• _Set problem_
Every line of the data must be copied exactly.

------------------------------------------------------------

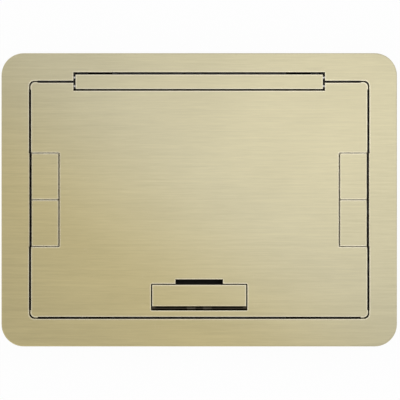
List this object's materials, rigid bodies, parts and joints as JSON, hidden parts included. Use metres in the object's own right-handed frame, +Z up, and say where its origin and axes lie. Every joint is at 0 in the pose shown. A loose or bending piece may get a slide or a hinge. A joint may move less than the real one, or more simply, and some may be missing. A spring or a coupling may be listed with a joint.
{
  "type": "floor box cover",
  "caption": "Rectangular floor box cover: brushed trim flange, flush hinged lid on a double-pivot bar, sprung cable flaps at both sides and a sprung lift handle.",
  "frame": {"origin": "centre of the collar's lower edge, on the surface the cover stands on", "axes": "+Z up through the lid, +Y towards the hinge bar, +X to the right when the hinge is at the rear"},
  "size_m": [0.356, 0.264, 0.036],
  "materials": {
    "brushed_brass_tone": "brushed along the length, pale brass tone anodising",
    "black_powder_coat": "fine-texture black powder coat on steel sheet",
    "black_rubber": "matt black rubber",
    "black_plastic": "matt black moulded plastic",
    "zinc_screw": "bright zinc plate",
    "bright_pin_steel": "ground steel",
    "dark_pin_steel": "blackened steel",
    "spring_steel": "drawn spring wire"
  },
  "bodies": {
    "frame": {"flange_frame": "brushed_brass_tone", "collar": "black_powder_coat", "floor_gasket": "black_rubber", "collar_screws": "zinc_screw", "corner_seat_left": "black_powder_coat", "lid_pad_left": "black_rubber", "frame_pin_left": "bright_pin_steel", "corner_seat_right": "black_powder_coat", "lid_pad_right": "black_rubber", "frame_pin_right": "bright_pin_steel"},
    "hinge_bar": {"hinge_bar": "brushed_brass_tone"},
    "lid": {"lid_plate": "brushed_brass_tone", "stiffener_tray": "black_powder_coat", "tray_screws": "zinc_screw", "handle_pin": "dark_pin_steel", "handle_spring": "spring_steel", "handle_pocket": "black_plastic", "pocket_screws": "zinc_screw", "lid_pin_left": "bright_pin_steel", "flap_bracket_left": "black_powder_coat", "flap_pin_left": "bright_pin_steel", "bracket_screws_left": "zinc_screw", "lid_pin_right": "bright_pin_steel", "flap_bracket_right": "black_powder_coat", "flap_pin_right": "bright_pin_steel", "bracket_screws_right": "zinc_screw", "flap_spring_left_front": "spring_steel", "flap_spring_left_rear": "spring_steel", "flap_spring_right_front": "spring_steel", "flap_spring_right_rear": "spring_steel"},
    "lift_handle": {"lift_handle": "brushed_brass_tone"},
    "flap_left_front": {"cable_flap_left_front": "brushed_brass_tone", "flap_leaf_left_front": "black_powder_coat", "flap_rivets_left_front": "zinc_screw"},
    "flap_left_rear": {"cable_flap_left_rear": "brushed_brass_tone", "flap_leaf_left_rear": "black_powder_coat", "flap_rivets_left_rear": "zinc_screw"},
    "flap_right_front": {"cable_flap_right_front": "brushed_brass_tone", "flap_leaf_right_front": "black_powder_coat", "flap_rivets_right_front": "zinc_screw"},
    "flap_right_rear": {"cable_flap_right_rear": "brushed_brass_tone", "flap_leaf_right_rear": "black_powder_coat", "flap_rivets_right_rear": "zinc_screw"}
  },
  "joints": [
    {"name": "hinge_bar_pivot", "type": "hinge", "parent": "frame", "child": "hinge_bar", "pos_m": [0, 0.11015, 0.0335], "axis": [-1, 0, 0], "range_deg": [0, 90]},
    {"name": "lid_pivot", "type": "hinge", "parent": "hinge_bar", "child": "lid", "pos_m": [0, 0.10235, 0.0335], "axis": [-1, 0, 0], "range_deg": [0, 90]},
    {"name": "handle_lift", "type": "hinge", "parent": "lid", "child": "lift_handle", "pos_m": [0, -0.09775, 0.0335], "axis": [1, 0, 0], "range_deg": [0, 70], "stiffness_Nm_per_rad": 0.02, "springref_deg": -34.38, "deforming": ["handle_spring"]},
    {"name": "flap_hinge_left_front", "type": "hinge", "parent": "lid", "child": "flap_left_front", "pos_m": [-0.1262, 0, 0.0284], "axis": [0, -1, 0], "range_deg": [0, 90], "stiffness_Nm_per_rad": 0.03, "springref_deg": -34.38, "deforming": ["flap_spring_left_front"]},
    {"name": "flap_hinge_left_rear", "type": "hinge", "parent": "lid", "child": "flap_left_rear", "pos_m": [-0.1262, 0, 0.0284], "axis": [0, -1, 0], "range_deg": [0, 90], "stiffness_Nm_per_rad": 0.03, "springref_deg": -34.38, "deforming": ["flap_spring_left_rear"]},
    {"name": "flap_hinge_right_front", "type": "hinge", "parent": "lid", "child": "flap_right_front", "pos_m": [0.1262, 0, 0.0284], "axis": [0, 1, 0], "range_deg": [0, 90], "stiffness_Nm_per_rad": 0.03, "springref_deg": -34.38, "deforming": ["flap_spring_right_front"]},
    {"name": "flap_hinge_right_rear", "type": "hinge", "parent": "lid", "child": "flap_right_rear", "pos_m": [0.1262, 0, 0.0284], "axis": [0, 1, 0], "range_deg": [0, 90], "stiffness_Nm_per_rad": 0.03, "springref_deg": -34.38, "deforming": ["flap_spring_right_rear"]}
  ]
}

------------------------------------------------------------

• _Task response_
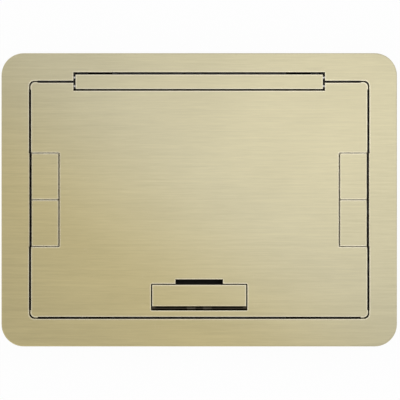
List this object's materials, rigid bodies, parts and joints as JSON, hidden parts included. Use metres in the object's own right-handed frame, +Z up, and say where its origin and axes lie. Every joint is at 0 in the pose shown. A loose or bending piece may get a slide or a hinge. A joint may move less than the real one, or more simply, and some may be missing. A spring or a coupling may be listed with a joint.
{
  "type": "floor box cover",
  "caption": "Rectangular floor box cover: brushed trim flange, flush hinged lid on a double-pivot bar, sprung cable flaps at both sides and a sprung lift handle.",
  "frame": {"origin": "centre of the collar's lower edge, on the surface the cover stands on", "axes": "+Z up through the lid, +Y towards the hinge bar, +X to the right when the hinge is at the rear"},
  "size_m": [0.356, 0.264, 0.036],
  "materials": {
    "brushed_brass_tone": "brushed along the length, pale brass tone anodising",
    "black_powder_coat": "fine-texture black powder coat on steel sheet",
    "black_rubber": "matt black rubber",
    "black_plastic": "matt black moulded plastic",
    "zinc_screw": "bright zinc plate",
    "bright_pin_steel": "ground steel",
    "dark_pin_steel": "blackened steel",
    "spring_steel": "drawn spring wire"
  },
  "bodies": {
    "frame": {"flange_frame": "brushed_brass_tone", "collar": "black_powder_coat", "floor_gasket": "black_rubber", "collar_screws": "zinc_screw", "corner_seat_left": "black_powder_coat", "lid_pad_left": "black_rubber", "frame_pin_left": "bright_pin_steel", "corner_seat_right": "black_powder_coat", "lid_pad_right": "black_rubber", "frame_pin_right": "bright_pin_steel"},
    "hinge_bar": {"hinge_bar": "brushed_brass_tone"},
    "lid": {"lid_plate": "brushed_brass_tone", "stiffener_tray": "black_powder_coat", "tray_screws": "zinc_screw", "handle_pin": "dark_pin_steel", "handle_spring": "spring_steel", "handle_pocket": "black_plastic", "pocket_screws": "zinc_screw", "lid_pin_left": "bright_pin_steel", "flap_bracket_left": "black_powder_coat", "flap_pin_left": "bright_pin_steel", "bracket_screws_left": "zinc_screw", "lid_pin_right": "bright_pin_steel", "flap_bracket_right": "black_powder_coat", "flap_pin_right": "bright_pin_steel", "bracket_screws_right": "zinc_screw", "flap_spring_left_front": "spring_steel", "flap_spring_left_rear": "spring_steel", "flap_spring_right_front": "spring_steel", "flap_spring_right_rear": "spring_steel"},
    "lift_handle": {"lift_handle": "brushed_brass_tone"},
    "flap_left_front": {"cable_flap_left_front": "brushed_brass_tone", "flap_leaf_left_front": "black_powder_coat", "flap_rivets_left_front": "zinc_screw"},
    "flap_left_rear": {"cable_flap_left_rear": "brushed_brass_tone", "flap_leaf_left_rear": "black_powder_coat", "flap_rivets_left_rear": "zinc_screw"},
    "flap_right_front": {"cable_flap_right_front": "brushed_brass_tone", "flap_leaf_right_front": "black_powder_coat", "flap_rivets_right_front": "zinc_screw"},
    "flap_right_rear": {"cable_flap_right_rear": "brushed_brass_tone", "flap_leaf_right_rear": "black_powder_coat", "flap_rivets_right_rear": "zinc_screw"}
  },
  "joints": [
    {"name": "hinge_bar_pivot", "type": "hinge", "parent": "frame", "child": "hinge_bar", "pos_m": [0, 0.11015, 0.0335], "axis": [-1, 0, 0], "range_deg": [0, 90]},
    {"name": "lid_pivot", "type": "hinge", "parent": "hinge_bar", "child": "lid", "pos_m": [0, 0.10235, 0.0335], "axis": [-1, 0, 0], "range_deg": [0, 90]},
    {"name": "handle_lift", "type": "hinge", "parent": "lid", "child": "lift_handle", "pos_m": [0, -0.09775, 0.0335], "axis": [1, 0, 0], "range_deg": [0, 70], "stiffness_Nm_per_rad": 0.02, "springref_deg": -34.38, "deforming": ["handle_spring"]},
    {"name": "flap_hinge_left_front", "type": "hinge", "parent": "lid", "child": "flap_left_front", "pos_m": [-0.1262, 0, 0.0284], "axis": [0, -1, 0], "range_deg": [0, 90], "stiffness_Nm_per_rad": 0.03, "springref_deg": -34.38, "deforming": ["flap_spring_left_front"]},
    {"name": "flap_hinge_left_rear", "type": "hinge", "parent": "lid", "child": "flap_left_rear", "pos_m": [-0.1262, 0, 0.0284], "axis": [0, -1, 0], "range_deg": [0, 90], "stiffness_Nm_per_rad": 0.03, "springref_deg": -34.38, "deforming": ["flap_spring_left_rear"]},
    {"name": "flap_hinge_right_front", "type": "hinge", "parent": "lid", "child": "flap_right_front", "pos_m": [0.1262, 0, 0.0284], "axis": [0, 1, 0], "range_deg": [0, 90], "stiffness_Nm_per_rad": 0.03, "springref_deg": -34.38, "deforming": ["flap_spring_right_front"]},
    {"name": "flap_hinge_right_rear", "type": "hinge", "parent": "lid", "child": "flap_right_rear", "pos_m": [0.1262, 0, 0.0284], "axis": [0, 1, 0], "range_deg": [0, 90], "stiffness_Nm_per_rad": 0.03, "springref_deg": -34.38, "deforming": ["flap_spring_right_rear"]}
  ]
}